The Law and Economics of Child Support Payments By William S. Comanor (with information from 13 contributors)
“There is an increasing need for further consideration of the child support system. My goal for this volume is that it provides an impetus for this effort. The current system cries out for needed change.” (Page XVII) Where do you begin except with this quote from this book. It clearly states the message that there is a significant problem with the current child support system, though you would expect this opinion from a Child support paying father, right? Well, what about from a child support receiving mother? Or rather, a single mother who has declined her child support rights because of how broken the system is? “To a great extent, the leading motivation behind the new child support policies was not to provide additional support for single-parent households as much as to reimburse government agencies for welfare payments already provided.” (Page 3). WOW! Is this why the child support system is broken? Yes, however, that’s not the broken piece I focus on.
Unfortunately, most divorced or “broken families” don’t work in a way that each parent can mutually agree for the welfare of the child or children and are not concerned with the financials of the other, which is heavily addressed in this book.

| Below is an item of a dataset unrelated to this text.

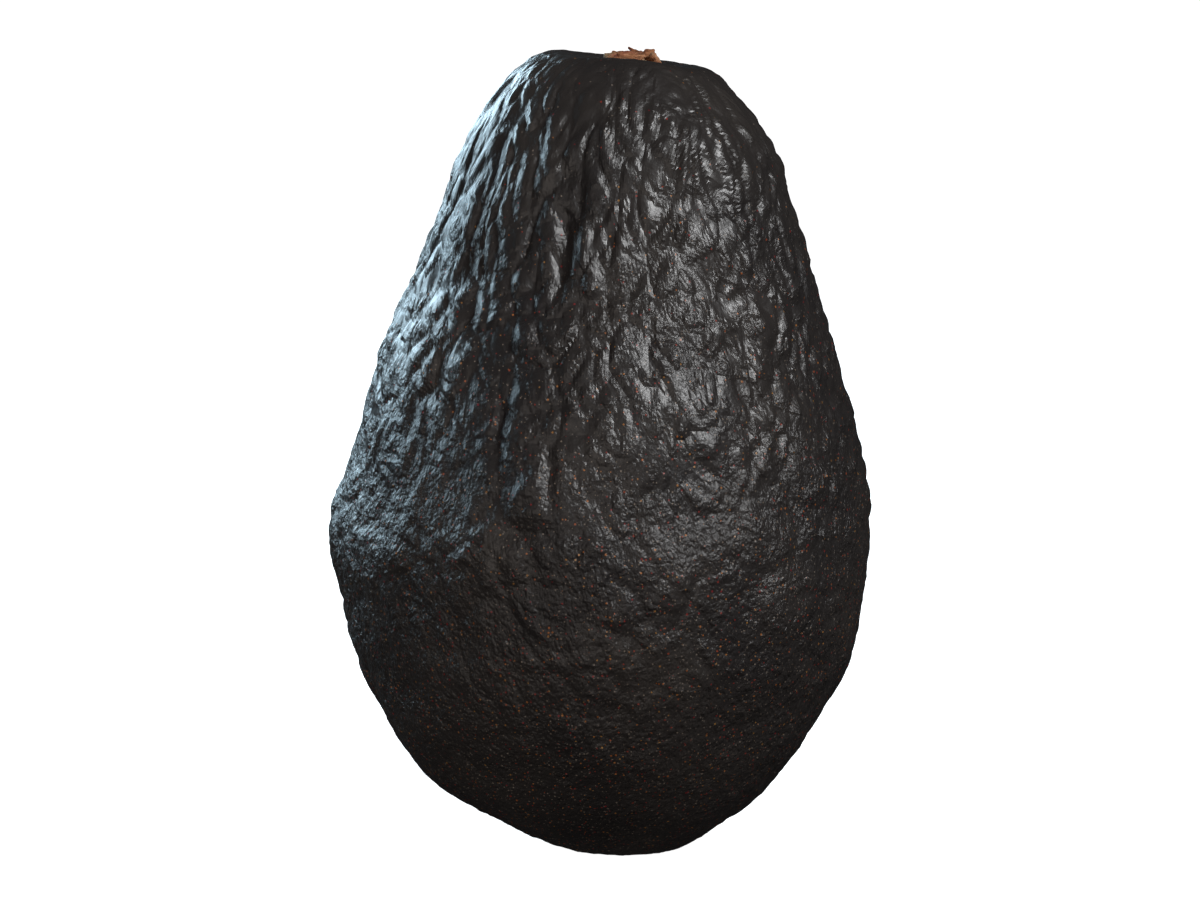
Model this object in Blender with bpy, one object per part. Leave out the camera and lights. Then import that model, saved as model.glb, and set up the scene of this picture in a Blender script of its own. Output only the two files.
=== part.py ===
"""A ripe avocado with a pebbled, near-black skin, standing on a small flat spot at its blunt end.

Metres, +Z up. The origin is the middle of the flat spot, and -Y is the fruit's front. The fruit is one
solid. The dry scrap of stem is another, seated in a shallow socket in the crown.
"""

import math

import bmesh
import bpy
from mathutils import Matrix, Vector, noise

MM = 0.001

# Driving dimensions
FRUIT_HEIGHT = 99.0 * MM
BELLY_WIDTH = 66.4 * MM
BELLY_DEPTH = 65.0 * MM
CROWN_TILT = math.radians(6.8)
CROWN_BACK = math.radians(1.8)
STEM_ACROSS = 7.8 * MM
STEM_GAP = 0.4 * MM

# The fruit's side, from under the flat spot up over the belly and neck to the dished crown. Each station
# gives the half-width and the sideways shift of its middle as shares of half the belly's width, and its
# height as a share of the fruit's height.
STATIONS = (
    (0.000, 0.000, -0.0050),
    (0.215, -0.012, 0.0000),
    (0.388, -0.042, 0.0265),
    (0.620, -0.072, 0.0780),
    (0.795, -0.060, 0.1520),
    (0.915, -0.060, 0.2350),
    (0.975, -0.070, 0.3200),
    (1.000, -0.080, 0.4050),
    (0.964, -0.056, 0.4850),
    (0.908, -0.045, 0.5600),
    (0.832, -0.042, 0.6360),
    (0.744, -0.030, 0.7170),
    (0.669, -0.022, 0.7980),
    (0.590, 0.003, 0.8780),
    (0.502, 0.017, 0.9330),
    (0.395, 0.024, 0.9735),
    (0.292, 0.030, 0.9950),
    (0.184, 0.033, 0.9930),
    (0.080, 0.033, 0.9880),
    (0.000, 0.033, 0.9860),
)
TILT_STARTS = 0.80
TILT_FULL = 0.98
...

Most “broken families” are quite the opposite in fact, one parent benefits while the other pays, and the one benefitting uses the payment as a sort of trade of goods to the payee for visitation. This leads to the main question that is asked repeatedly, “why are non-custodial parents not willing to pay?” The answer to this question, I have deduced myself, is not a single answer but many (of which I was not surprised to find).

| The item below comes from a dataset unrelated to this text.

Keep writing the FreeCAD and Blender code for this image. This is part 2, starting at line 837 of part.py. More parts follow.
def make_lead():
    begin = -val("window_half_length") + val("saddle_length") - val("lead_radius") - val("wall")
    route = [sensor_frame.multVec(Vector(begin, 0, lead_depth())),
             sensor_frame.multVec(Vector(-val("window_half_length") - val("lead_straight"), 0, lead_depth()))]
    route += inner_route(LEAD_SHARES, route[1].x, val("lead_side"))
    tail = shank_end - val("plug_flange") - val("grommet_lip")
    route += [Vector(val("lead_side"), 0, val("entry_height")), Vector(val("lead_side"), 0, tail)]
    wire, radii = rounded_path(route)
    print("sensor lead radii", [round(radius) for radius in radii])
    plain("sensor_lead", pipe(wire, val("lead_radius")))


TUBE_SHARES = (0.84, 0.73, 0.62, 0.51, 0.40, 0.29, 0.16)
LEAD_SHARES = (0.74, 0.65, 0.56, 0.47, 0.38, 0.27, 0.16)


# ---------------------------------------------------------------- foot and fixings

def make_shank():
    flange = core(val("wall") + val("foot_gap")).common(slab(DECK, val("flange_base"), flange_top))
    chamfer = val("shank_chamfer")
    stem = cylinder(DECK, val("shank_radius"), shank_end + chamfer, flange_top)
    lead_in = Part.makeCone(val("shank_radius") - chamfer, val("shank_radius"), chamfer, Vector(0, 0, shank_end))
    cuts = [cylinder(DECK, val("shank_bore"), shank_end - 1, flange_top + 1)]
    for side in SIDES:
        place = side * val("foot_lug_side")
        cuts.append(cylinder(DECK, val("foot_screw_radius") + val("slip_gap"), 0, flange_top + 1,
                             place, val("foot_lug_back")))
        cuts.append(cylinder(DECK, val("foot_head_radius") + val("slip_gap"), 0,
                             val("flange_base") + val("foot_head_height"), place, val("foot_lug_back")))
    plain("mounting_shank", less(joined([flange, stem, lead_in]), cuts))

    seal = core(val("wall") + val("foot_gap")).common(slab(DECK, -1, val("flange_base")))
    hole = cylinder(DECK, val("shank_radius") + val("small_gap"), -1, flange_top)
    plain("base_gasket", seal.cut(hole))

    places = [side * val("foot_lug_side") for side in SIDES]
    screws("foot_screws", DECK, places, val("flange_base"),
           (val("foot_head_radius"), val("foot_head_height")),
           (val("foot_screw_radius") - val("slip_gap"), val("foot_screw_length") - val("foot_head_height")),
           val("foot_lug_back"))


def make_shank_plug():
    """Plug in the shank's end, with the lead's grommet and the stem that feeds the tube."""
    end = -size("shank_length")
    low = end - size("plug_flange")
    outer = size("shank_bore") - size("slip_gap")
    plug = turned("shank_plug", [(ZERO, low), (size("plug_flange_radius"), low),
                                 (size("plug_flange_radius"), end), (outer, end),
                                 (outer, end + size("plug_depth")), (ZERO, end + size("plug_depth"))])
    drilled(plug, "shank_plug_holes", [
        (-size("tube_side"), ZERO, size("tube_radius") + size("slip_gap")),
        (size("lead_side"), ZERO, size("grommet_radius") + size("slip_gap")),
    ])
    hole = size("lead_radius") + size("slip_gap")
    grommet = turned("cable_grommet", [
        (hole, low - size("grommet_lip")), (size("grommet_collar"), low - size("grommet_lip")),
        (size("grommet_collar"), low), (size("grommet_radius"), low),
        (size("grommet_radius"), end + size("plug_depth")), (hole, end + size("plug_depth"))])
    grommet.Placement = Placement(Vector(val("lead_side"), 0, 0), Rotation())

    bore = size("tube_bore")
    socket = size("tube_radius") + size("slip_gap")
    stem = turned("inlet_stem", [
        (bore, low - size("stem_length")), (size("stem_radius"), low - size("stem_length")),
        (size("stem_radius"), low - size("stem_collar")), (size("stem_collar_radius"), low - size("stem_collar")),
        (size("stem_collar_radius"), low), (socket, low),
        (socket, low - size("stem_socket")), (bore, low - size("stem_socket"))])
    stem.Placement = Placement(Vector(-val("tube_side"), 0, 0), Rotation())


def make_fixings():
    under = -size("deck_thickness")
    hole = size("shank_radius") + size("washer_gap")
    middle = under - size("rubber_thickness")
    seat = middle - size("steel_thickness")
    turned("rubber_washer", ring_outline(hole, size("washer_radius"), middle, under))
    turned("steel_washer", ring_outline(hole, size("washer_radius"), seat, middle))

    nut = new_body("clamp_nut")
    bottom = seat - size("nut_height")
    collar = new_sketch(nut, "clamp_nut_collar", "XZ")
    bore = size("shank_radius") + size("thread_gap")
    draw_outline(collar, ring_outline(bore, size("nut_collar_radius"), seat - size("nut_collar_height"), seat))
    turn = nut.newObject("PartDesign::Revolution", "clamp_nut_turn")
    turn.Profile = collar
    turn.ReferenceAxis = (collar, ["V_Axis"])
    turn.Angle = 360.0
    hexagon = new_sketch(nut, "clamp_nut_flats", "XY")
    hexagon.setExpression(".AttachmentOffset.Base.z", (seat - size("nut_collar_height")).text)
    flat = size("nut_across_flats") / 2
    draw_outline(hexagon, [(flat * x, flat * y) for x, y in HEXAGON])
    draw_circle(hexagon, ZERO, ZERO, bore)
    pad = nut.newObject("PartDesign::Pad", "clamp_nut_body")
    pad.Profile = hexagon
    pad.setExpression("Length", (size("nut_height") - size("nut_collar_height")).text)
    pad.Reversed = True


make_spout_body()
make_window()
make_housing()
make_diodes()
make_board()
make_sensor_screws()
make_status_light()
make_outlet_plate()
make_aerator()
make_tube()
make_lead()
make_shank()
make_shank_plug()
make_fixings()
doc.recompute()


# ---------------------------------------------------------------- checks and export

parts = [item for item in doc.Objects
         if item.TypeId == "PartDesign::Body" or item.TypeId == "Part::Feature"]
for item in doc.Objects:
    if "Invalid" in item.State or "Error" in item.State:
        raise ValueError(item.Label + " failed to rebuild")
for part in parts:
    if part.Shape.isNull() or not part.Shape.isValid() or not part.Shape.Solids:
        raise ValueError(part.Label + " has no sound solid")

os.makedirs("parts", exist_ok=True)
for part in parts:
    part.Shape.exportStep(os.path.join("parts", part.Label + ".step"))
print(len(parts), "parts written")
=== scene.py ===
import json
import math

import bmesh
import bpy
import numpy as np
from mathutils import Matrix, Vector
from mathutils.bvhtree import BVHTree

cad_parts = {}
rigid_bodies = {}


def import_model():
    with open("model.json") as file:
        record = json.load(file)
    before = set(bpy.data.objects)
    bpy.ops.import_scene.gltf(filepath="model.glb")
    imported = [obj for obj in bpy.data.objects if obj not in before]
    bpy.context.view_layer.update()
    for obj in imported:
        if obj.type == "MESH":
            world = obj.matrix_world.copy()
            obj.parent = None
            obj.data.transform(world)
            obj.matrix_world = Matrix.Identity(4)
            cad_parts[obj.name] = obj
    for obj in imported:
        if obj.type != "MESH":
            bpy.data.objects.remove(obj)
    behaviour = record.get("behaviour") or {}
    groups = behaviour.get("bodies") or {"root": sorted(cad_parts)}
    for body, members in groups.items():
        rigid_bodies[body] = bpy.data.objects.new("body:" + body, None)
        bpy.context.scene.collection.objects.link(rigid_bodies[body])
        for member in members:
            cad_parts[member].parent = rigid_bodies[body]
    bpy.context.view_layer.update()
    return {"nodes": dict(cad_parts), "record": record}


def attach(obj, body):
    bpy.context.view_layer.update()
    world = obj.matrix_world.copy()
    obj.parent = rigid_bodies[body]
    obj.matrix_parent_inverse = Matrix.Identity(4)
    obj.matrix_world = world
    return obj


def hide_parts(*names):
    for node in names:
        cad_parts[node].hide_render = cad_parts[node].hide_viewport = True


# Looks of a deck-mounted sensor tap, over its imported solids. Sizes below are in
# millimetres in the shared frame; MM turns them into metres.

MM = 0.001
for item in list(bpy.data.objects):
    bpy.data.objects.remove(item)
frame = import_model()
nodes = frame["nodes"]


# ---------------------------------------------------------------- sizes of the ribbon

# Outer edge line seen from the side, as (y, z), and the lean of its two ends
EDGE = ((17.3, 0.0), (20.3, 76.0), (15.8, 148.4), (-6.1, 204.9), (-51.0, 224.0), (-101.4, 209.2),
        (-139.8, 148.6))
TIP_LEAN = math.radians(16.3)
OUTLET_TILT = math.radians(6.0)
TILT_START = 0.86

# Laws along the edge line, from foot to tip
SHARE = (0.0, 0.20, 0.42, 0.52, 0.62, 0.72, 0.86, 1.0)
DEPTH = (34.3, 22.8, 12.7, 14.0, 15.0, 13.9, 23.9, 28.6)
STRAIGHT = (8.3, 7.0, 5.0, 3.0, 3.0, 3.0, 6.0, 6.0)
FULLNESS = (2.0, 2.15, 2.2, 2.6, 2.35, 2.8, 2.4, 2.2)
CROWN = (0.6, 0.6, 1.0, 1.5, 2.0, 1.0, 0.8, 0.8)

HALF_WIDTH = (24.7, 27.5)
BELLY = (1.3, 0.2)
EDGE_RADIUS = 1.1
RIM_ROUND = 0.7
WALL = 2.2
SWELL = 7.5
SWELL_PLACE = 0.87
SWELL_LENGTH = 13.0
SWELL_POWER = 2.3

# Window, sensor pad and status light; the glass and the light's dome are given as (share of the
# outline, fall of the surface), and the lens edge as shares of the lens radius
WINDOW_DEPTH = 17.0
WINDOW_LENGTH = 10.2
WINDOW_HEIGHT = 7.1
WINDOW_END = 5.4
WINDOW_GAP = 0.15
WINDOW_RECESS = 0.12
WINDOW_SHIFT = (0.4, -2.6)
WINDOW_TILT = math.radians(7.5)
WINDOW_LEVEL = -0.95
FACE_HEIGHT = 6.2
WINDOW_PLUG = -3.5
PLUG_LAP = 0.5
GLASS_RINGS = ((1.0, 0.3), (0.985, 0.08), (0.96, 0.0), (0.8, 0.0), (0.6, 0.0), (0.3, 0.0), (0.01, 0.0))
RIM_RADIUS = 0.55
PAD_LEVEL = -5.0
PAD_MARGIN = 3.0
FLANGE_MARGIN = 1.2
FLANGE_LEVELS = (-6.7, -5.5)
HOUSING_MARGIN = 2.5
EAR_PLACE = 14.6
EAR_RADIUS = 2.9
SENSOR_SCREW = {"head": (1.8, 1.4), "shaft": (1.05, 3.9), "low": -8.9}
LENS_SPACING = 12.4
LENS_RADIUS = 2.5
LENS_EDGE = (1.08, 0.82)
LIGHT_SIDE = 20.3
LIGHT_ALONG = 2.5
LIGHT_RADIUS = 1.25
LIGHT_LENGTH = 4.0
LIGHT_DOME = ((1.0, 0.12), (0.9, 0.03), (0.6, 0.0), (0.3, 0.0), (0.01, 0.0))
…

Reason one: Standard of living differences between both parents. Rogers and Bieniewicz report “the custodial parent typically ends up with a substantially higher standard of living than the non-custodial parent – even when the non-custodial parent starts with higher gross earning” (page 11). The model of if a married couple each earn the same amount, collectively they will provide 1/3 of their collective income to the child and retain or consume 2/3 for themselves. However, the married couple divorces, they retain their individual incomes and for arguments sake they are equal. Each will continue to spend 1/3 on the child and 2/3 on themselves. However, child support laws are designed so the non-custodial parent needs to supplement their absence and in turn their financial absence from the child’s primary home (neglecting the same need that may be required in their own home during the time the child is present in this home). Therefore, the Non-custodial parent will pay that 1/3 to the custodial parent, raising the parent’s living standards while obviously lowering their own. Unfortunately though, the custodial parent will continue to only spend 1/3 of the raised income on the child. Why would any logical person want to raise the living standards of their ex?!

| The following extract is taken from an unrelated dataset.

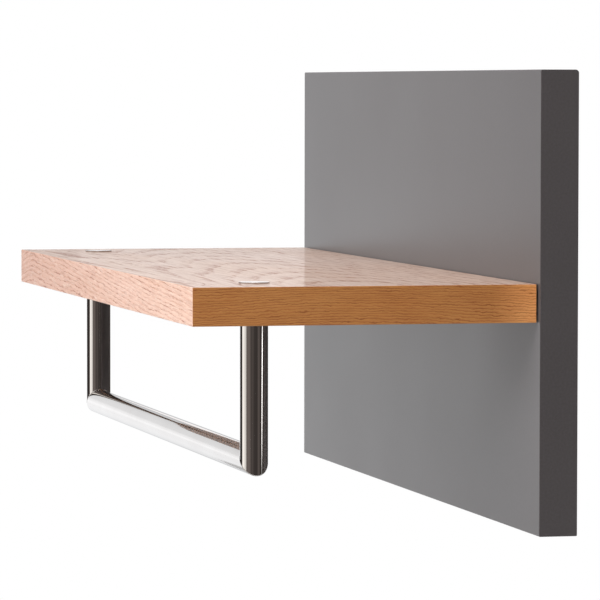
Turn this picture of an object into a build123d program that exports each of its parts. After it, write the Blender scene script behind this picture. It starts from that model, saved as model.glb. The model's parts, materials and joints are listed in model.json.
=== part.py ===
"""Bicycle wall rack: a wide lacquered panel on the wall, an oak shelf held on a concealed steel
bracket, and a mitred tube handle under the shelf that the bicycle hangs on.

Units are millimetres. The origin is the centre of the panel's rear face, which lies on the wall.
+X runs along the wall, +Y points into the wall and +Z is up.
"""

from build123d import *

import os

# ---------------------------------------------------------------- driving dimensions

# Back panel
PANEL_WIDTH = 1000
PANEL_HEIGHT = 460
PANEL_THICK = 39
PANEL_EDGE_R = 1.2  # long edges at the top front, bottom front and bottom rear
PANEL_TOP_REAR_R = 3.5
PANEL_END_R = 0.6  # edges round the two upright ends

# Shelf board, centred on the panel's height
SHELF_WIDTH = 986
SHELF_DEPTH = 346
SHELF_THICK = 38
SHELF_GAP = 1.5  # shadow gap between the shelf and the panel
SHELF_EDGE_R = 0.6

# Tube handle
TUBE_DIA = 28
TUBE_WALL = 2
LEG_X = 415
LEG_FROM_PANEL = 269  # leg axis from the panel's front face
BAR_BELOW_SHELF = 138  # bar axis from the shelf's underside
LEG_SEAT = 5  # how far the tube is let into the shelf
LEG_PLUG_LENGTH = 22

# Concealed bracket
PLATE_WIDTH = 900
PLATE_HEIGHT = 28
PLATE_THICK = 6
PLATE_CORNER_R = 3
ROD_DIA = 14
ROD_LENGTH = 220
ROD_TIP_CHAMFER = 1
ROD_SPIGOT_DIA = 10
ROD_PLACES = {"far_left": -390, "left": -195, "middle": 0, "right": 195, "far_right": 390}
ROD_BORE_EXTRA = 5  # room beyond the rod in its blind bore

# M8 socket head screws and washers, used for the plate and for the legs
M8_DIA = 8
M8_HEAD_DIA = 13
M8_HEAD = 8
M8_KEY = 6  # across the flats of the socket
M8_KEY_DEPTH = 4
M8_CLEARANCE = 9
WASHER_DIA = 16
WASHER_HOLE = 8.4
WASHER_THICK = 1.6

# Plate screws, put in from the panel's rear
PLATE_BOLT_LENGTH = 30
PLATE_BOLT_X = (-430, -290, -100, 100, 290, 430)
PLATE_BOLT_BORE = 20
PLATE_BOLT_SINK = 12

# Leg screws, put in from the shelf's top
LEG_BOLT_LENGTH = 35
LEG_BOLT_BORE = 22
LEG_BORE_FLOOR_Z = 0

# Caps over the leg screws
CAP_DIA = 31
CAP_SUNK = 1.5
CAP_PROUD = 1.4
CAP_EDGE_R = 0.15
CAP_SPIGOT = 6

# Set screws that lock the shelf on its rods, in threaded inserts
LOCK_FROM_SHELF_REAR = 60
LOCK_SCREW_DIA = 6
LOCK_SCREW_LENGTH = 10
LOCK_KEY = 3
LOCK_KEY_DEPTH = 3.5
LOCK_DIMPLE = 1
INSERT_DIA = 11
INSERT_LENGTH = 10.8
INSERT_FLANGE_DIA = 15
INSERT_FLANGE = 1

# Hanging rails in a pocket in the panel's rear
POCKET_WIDTH = 900
POCKET_BOTTOM = 108
POCKET_TOP = 192
POCKET_DEPTH = 14
POCKET_CORNER_R = 6
RAIL_THICK = 2.5
WALL_RAIL_LENGTH = 840
WALL_RAIL_BOTTOM = 114
WALL_RAIL_STEP = 148  # top of the wall rail's step
WALL_RAIL_TOP = 160  # top of its lip, which the panel's rail hangs on
WALL_RAIL_REACH = 8.5  # the lip's front face, from the wall
WALL_HOLE_DIA = 6.5
WALL_HOLE_Z = 130
WALL_HOLE_X = (-390, -130, 130, 390)
PANEL_RAIL_LENGTH = 860
PANEL_RAIL_TOP = 186
PANEL_LIP_BOTTOM = 148.4
PANEL_LIP_FACE = 5.8  # the panel rail lip's front face, from the wall
RAIL_SCREW_DIA = 4.5
RAIL_SCREW_LENGTH = 18
RAIL_SCREW_HEAD_DIA = 8.5
RAIL_SCREW_HEAD = 3
RAIL_SCREW_HEAD_R = 1.2
RAIL_SCREW_KEY = 3
RAIL_SCREW_Z = 174
RAIL_SCREW_X = (-405, -245, -85, 85, 245, 405)

# Fits
THREAD_CLEARANCE = 0.05  # on the radius, where a real thread or weld would fill the space
BORE_CLEARANCE = 0.1  # on the radius
POCKET_CLEARANCE = 0.25  # all round the plate in its pocket

# ---------------------------------------------------------------- derived places

PANEL_FRONT_Y = -PANEL_THICK
SHELF_REAR_Y = PANEL_FRONT_Y - SHELF_GAP
SHELF_MID_Y = SHELF_REAR_Y - SHELF_DEPTH / 2
SHELF_TOP_Z = SHELF_THICK / 2
SHELF_UNDER_Z = -SHELF_THICK / 2

TUBE_R = TUBE_DIA / 2
LEG_Y = PANEL_FRONT_Y - LEG_FROM_PANEL
LEG_TOP_Z = SHELF_UNDER_Z + LEG_SEAT
LEG_ENDS = {"left": -LEG_X, "right": LEG_X}
BAR_Z = SHELF_UNDER_Z - BAR_BELOW_SHELF

PLATE_SINK = PLATE_THICK - SHELF_GAP
LOCK_Y = SHELF_REAR_Y - LOCK_FROM_SHELF_REAR

CAP_SEAT_Z = SHELF_TOP_Z - CAP_SUNK
LEG_HEAD_Z = LEG_BORE_FLOOR_Z + WASHER_THICK
PLATE_BORE_FLOOR_Y = -PLATE_BOLT_SINK
PLATE_HEAD_Y = PLATE_BORE_FLOOR_Y + WASHER_THICK
POCKET_FLOOR_Y = -POCKET_DEPTH


def upward(x, y, z):
    """A plane at this point with its normal along +Z."""
    return Plane(origin=(x, y, z), x_dir=(1, 0, 0), z_dir=(0, 0, 1))


def downward(x, y, z):
    """A plane at this point with its normal along -Z."""
    return Plane(origin=(x, y, z), x_dir=(1, 0, 0), z_dir=(0, 0, -1))


def wallward(x, y, z):
    """A plane at this point with its normal along +Y, towards the wall."""
    return Plane(origin=(x, y, z), x_dir=(1, 0, 0), z_dir=(0, 1, 0))


def mitre(x):
    """The 45 degree cut where the leg at this x meets the cross bar, its normal towards the leg."""
    outward = 1 if x > 0 else -1
    return Plane(origin=(x, LEG_Y, BAR_Z), x_dir=(0, 1, 0), z_dir=(outward, 0, 1))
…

Reason two: Visitation and support linked together rather than treated separately and used as a bargaining tool. Wallerstein and Kelly reported “30 percent of respondents actively tried to sabotage meetings between their children and the non-custodial parent”, what?! Well, if you look at child support and visitation from the economic views of ‘goods’ and ‘bads’ (paraphrased from page26) in a market economy one party pays another party in return for something of value to the paying party, creating a balance between the two parties of benefit; economic ‘good’. Conversely, an economic ‘bad’ would be a deal that would cause one party to pay the other party for relief from a burden. If you look at children as economic ‘goods’ and ‘bads’ (I do see how terrible this sounds but please bare with me on this) a non-custodial parent who pays his child support would expect to have liberal visitation with the child; economically ‘good’; whereas a non-custodial parent who pays child support and receives little to no visitation would be economically ‘bad’. This would cause the non-custodial parent to reject the idea of making said payments and subsequently in the ‘bad’ scenario could cause the non-custodial parent to reject visitation of the child.
I will address other reasons in future posts. In the meantime, what proposals currently exist to eliminate these two issues? What suggestions would you suggest to resolve these problems?